‘Prune juice’ still the EPL’s drink of choice

02 Sep 2016 / 04:36 H.

    "PRUNE JUICE" is how Alan Sugar, then Spurs chairman, memorably described the lashings of moolah coming in and going straight out of the top Premier League clubs in 2002.
    Back in what now almost seems an age of austerity, £20 million would get you a world-class player: today, as spending soared over the £1 billion barrier, it's the cut an agent gets for "selling" such a player.
    Mino Raiola's slice of the world record £89m pie Manchester United paid for Paul Pogba may have been exceptional, but it provided a graphic illustration of Sugar's point.
    Indeed, it also seemed apt that with his rather easily gotten gains, Raiola should spend them on, of all things, Al Capone's old mansion.
    Not that Raiola had done anything wrong – he had simply allocated a generous commission for himself out of a legitimate transfer.
    But such are the eye-watering amounts of cash coursing through football in 2016, had Capone been around to see them, he probably wouldn't have bothered robbing banks: football clubs are a lot less troublesome.
    That's how it seems with many – United among them - still managing to be in debt despite the broadcasting riches raining down upon them.
    The real beneficiaries are, of course, the players who have become the 21st century's nouveau riche along with their agents.

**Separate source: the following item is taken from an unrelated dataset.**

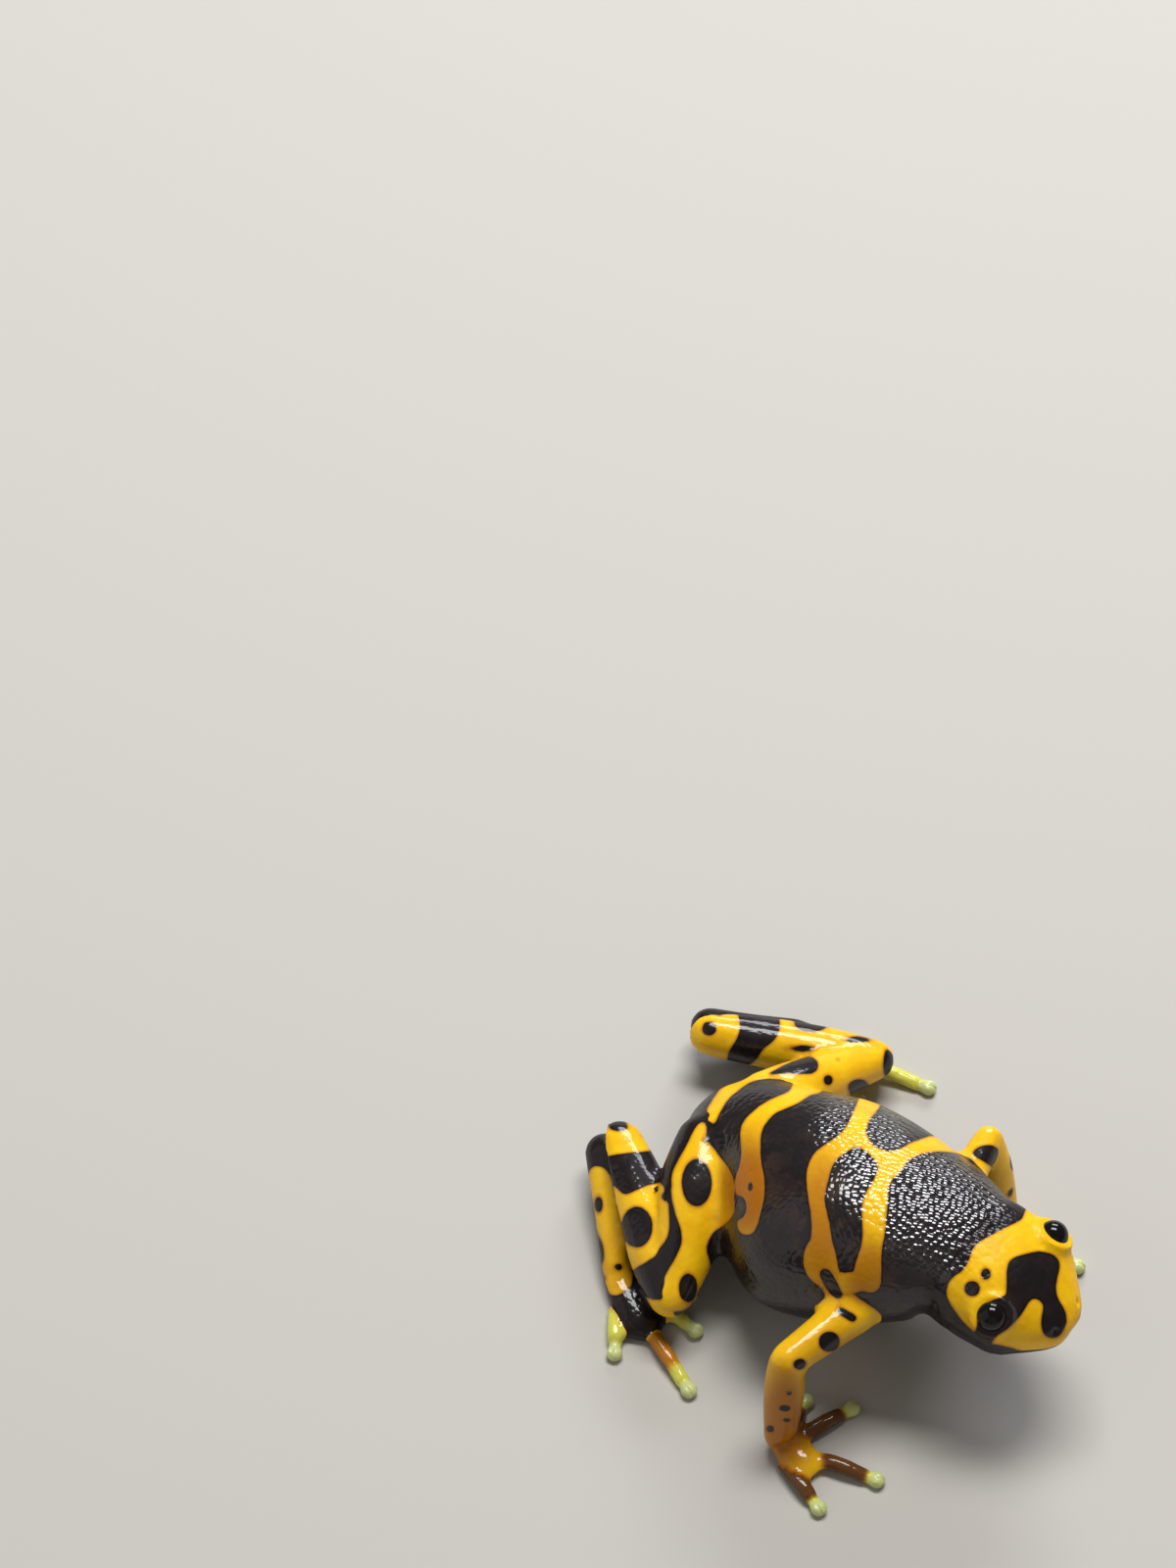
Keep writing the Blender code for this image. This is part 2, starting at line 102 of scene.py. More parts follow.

Hence Sugar's analogy – the cash is simply passing through and not providing any lasting benefit to the game itself.
    Indeed, while top players indulge themselves with their customised limos, gated mansions and decadent lifestyles, fans are still being fleeced, lesser clubs teeter on the edge of bankruptcy and the grass roots are largely ignored.
    UK Government cutbacks have actually hampered development at lower levels.
    Football as a whole is simply not benefitting from this incredible gold rush – in fact, you worry about its future when, with uncanny timing, the Premier League and FA announced they were jointly giving £28m to grass roots development at the time Chelsea were paying £32m to bring David Luiz back from PSG.
    The announcements came just before 5pm which was traditionally time to bury bad news on a Saturday – as the football results were coming in.
    So, we have to ask: was there a scintilla of guilt about the donation being somewhat less than what the Blues were paying for a well-known liability of a defender whom Jose Mourinho couldn't wait to get rid of?
    To put things into a wider perspective, the sum is not even one and a half times what Raiola picked up.
    And nothing illustrates the sheer madness in the game that this occurred on a day when no less than 11 of the top flight clubs broke their transfer records on nonentities of whom many of their fans would not have heard.
    "Market forces" they will tell you at Premier League Towers but we know that is a euphemism for the law of the jungle.
    Here in Asia, you may wonder why we should worry about the rank unfairness on the other side of the world, but we do want to still be watching this game in 10 or 20 years, don't we?
    The EPL is rightly lauded for its more even-handed distribution of the TV wealth compared to other leagues, but now the stakes are higher so is the desperation not to lose the coveted place at the trough. So there is always a nagging worry that the bubble may burst.
    If nothing is done to control it, burst it will and we'll end up with a world league of the same clubs, no relegation and all the paint-drying excitement of American sport.
    Of the deals done, the trend was for the bigger boys to do their business earlier as was the case with both Manchester clubs.
    And City didn't even attempt to claw back any of the £175m they spent, allowing Joe Hart, Samir Nasri, Wilfried Bony, Eliaquim Mangala and Jason Denayer to go on loan when their combined knockdown fees would have amounted to half of the club's expenditure.
    Pogba apart, United have been relatively subdued but they can do that when making the biggest impact so far is freebie Zlatan Ibrahimovic.
    Even Arsene Wenger ended up close to £100m and once again he probably got value in Shkodran Mustafi and Lucas Perez for a combined £50m.
    But they're not the sort of marquee names the fans wanted and they're probably not good enough to win the title either.
    Liverpool were virtual non-participants and clearly showed Jurgen Klopp's disdain for wheeling and dealing. But they at least got rid of Mario Balotelli.
    Leicester showed their ambition by spending a lot but bought mainly forwards when their centrehalves have a combined age of 65.
    There was also the usual last day panic induced by the false nature of the window. This, in turn, pushes up prices and English clubs found themselves paying a premium for foreign recruits.
    The broadcasting mother lode should have given English football the chance to both change the balance of power in Europe at the top end and ensure the future development of the game at home. The way it is being squandered, we cannot have much confidence that either will be achieved.